*Data rows*.
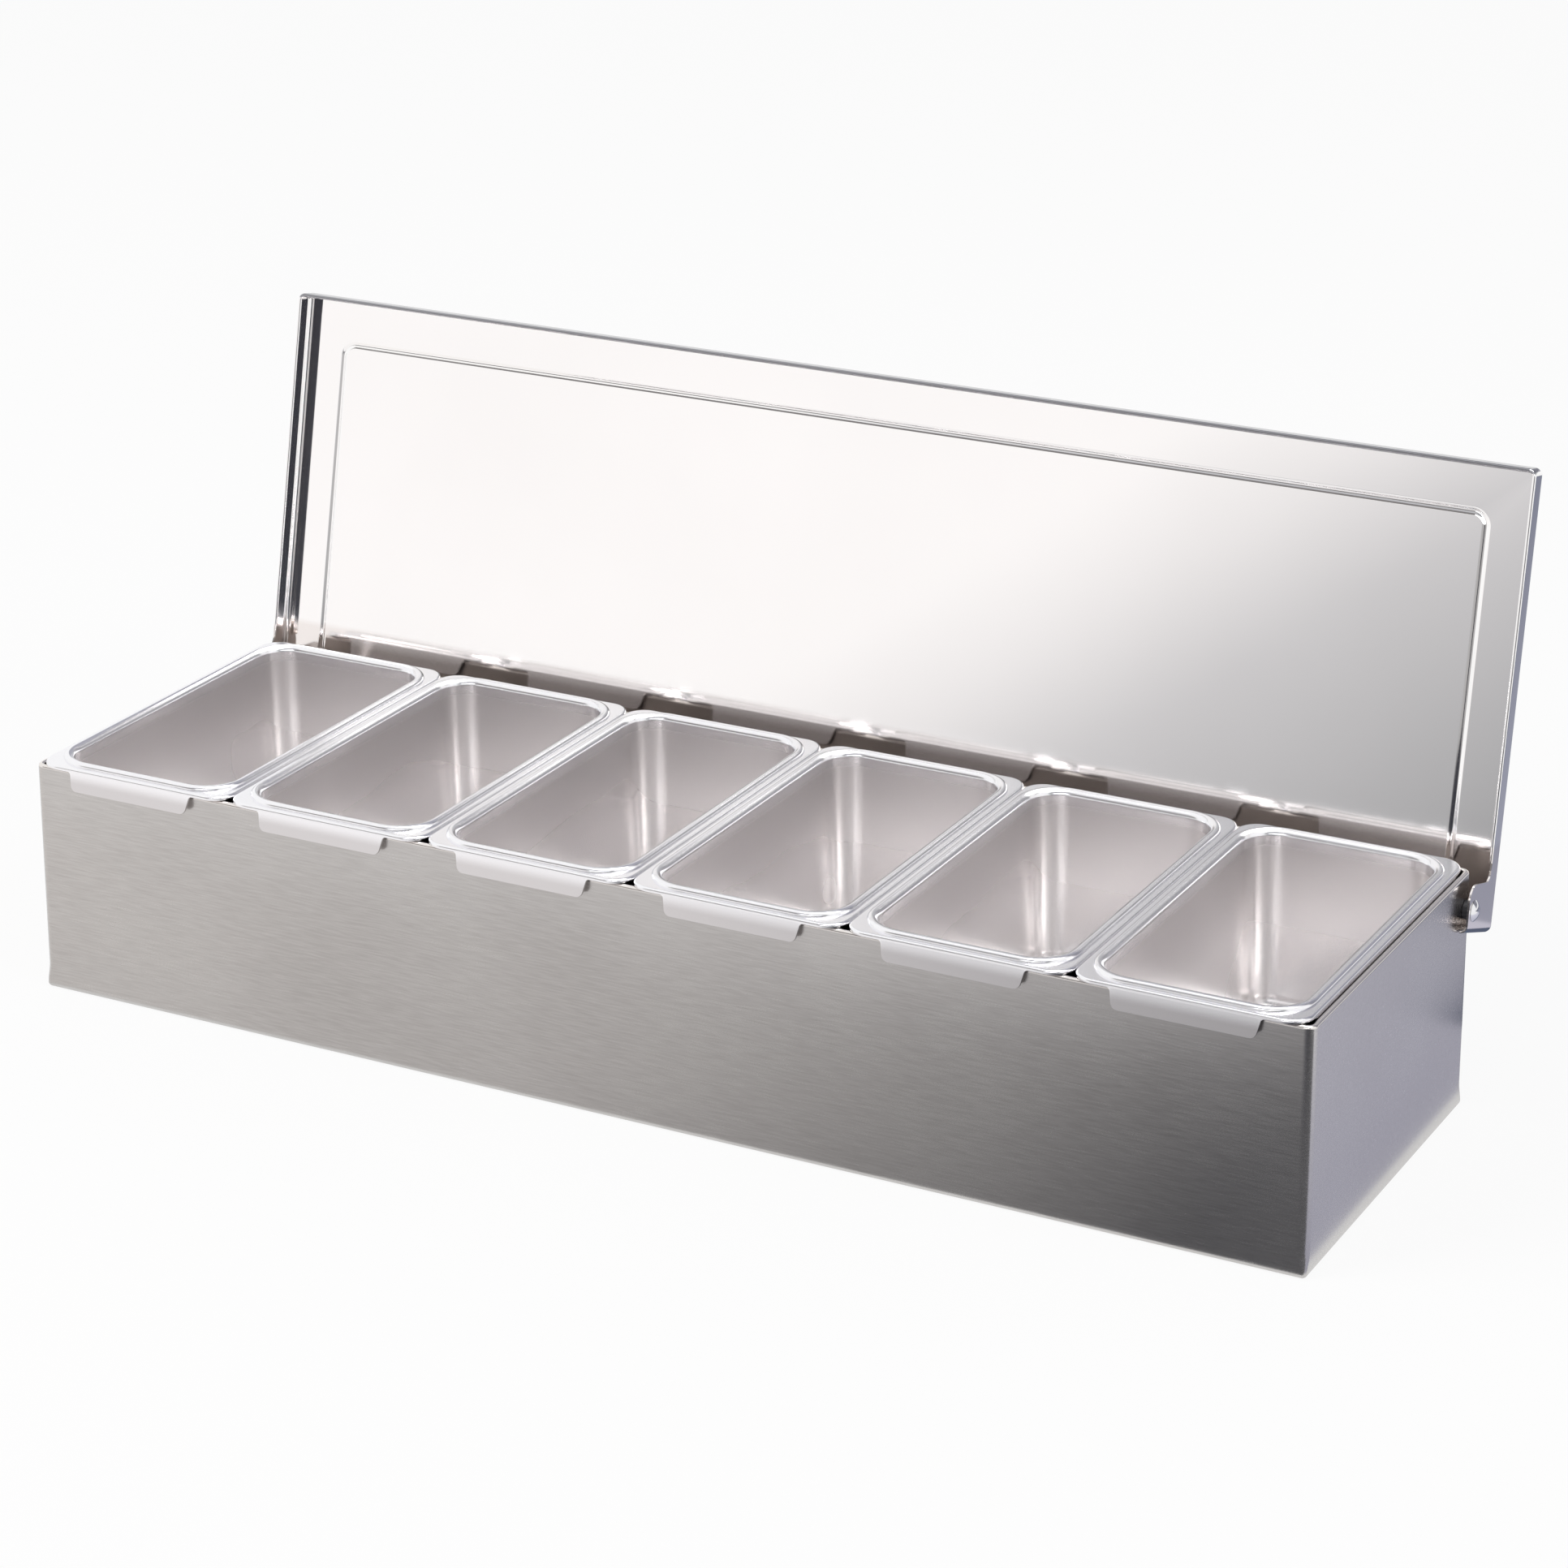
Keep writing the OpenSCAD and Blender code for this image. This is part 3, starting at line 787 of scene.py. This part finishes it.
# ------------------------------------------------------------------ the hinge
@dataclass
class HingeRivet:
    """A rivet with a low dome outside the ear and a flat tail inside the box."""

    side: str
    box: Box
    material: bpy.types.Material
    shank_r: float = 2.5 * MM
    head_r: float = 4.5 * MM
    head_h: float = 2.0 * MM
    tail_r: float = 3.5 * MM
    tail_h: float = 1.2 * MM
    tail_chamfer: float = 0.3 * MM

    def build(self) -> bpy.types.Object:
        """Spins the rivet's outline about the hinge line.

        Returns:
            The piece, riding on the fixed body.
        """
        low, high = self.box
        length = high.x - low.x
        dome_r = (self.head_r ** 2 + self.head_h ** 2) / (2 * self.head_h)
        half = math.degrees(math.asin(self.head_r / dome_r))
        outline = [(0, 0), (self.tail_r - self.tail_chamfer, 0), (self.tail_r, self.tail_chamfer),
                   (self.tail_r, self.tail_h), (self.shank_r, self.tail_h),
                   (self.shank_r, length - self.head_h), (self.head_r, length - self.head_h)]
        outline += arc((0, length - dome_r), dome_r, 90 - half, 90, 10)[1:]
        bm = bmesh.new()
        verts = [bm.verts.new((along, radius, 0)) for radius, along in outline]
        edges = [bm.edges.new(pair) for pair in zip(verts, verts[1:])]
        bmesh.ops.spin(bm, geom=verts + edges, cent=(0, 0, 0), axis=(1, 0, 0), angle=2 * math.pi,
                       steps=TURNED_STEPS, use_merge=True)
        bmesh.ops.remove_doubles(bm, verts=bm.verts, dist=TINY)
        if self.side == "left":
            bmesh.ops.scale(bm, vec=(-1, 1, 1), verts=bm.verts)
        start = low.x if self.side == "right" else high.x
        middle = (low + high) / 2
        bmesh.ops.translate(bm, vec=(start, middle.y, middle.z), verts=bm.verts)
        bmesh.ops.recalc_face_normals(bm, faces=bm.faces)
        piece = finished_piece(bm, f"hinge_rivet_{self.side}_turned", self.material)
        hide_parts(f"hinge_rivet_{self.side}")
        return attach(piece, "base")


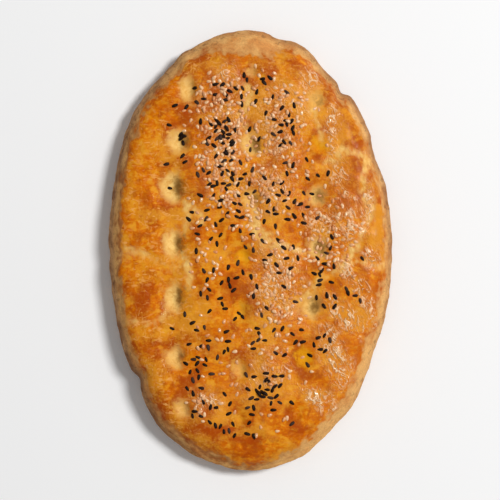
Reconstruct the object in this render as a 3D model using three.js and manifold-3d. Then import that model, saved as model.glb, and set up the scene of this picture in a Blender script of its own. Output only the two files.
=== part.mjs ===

*Problem description*. From the data above, gather every line that includes the word "scene".

*Exercise result*.
Keep writing the OpenSCAD and Blender code for this image. This is part 3, starting at line 787 of scene.py. This part finishes it.
Reconstruct the object in this render as a 3D model using three.js and manifold-3d. Then import that model, saved as model.glb, and set up the scene of this picture in a Blender script of its own. Output only the two files.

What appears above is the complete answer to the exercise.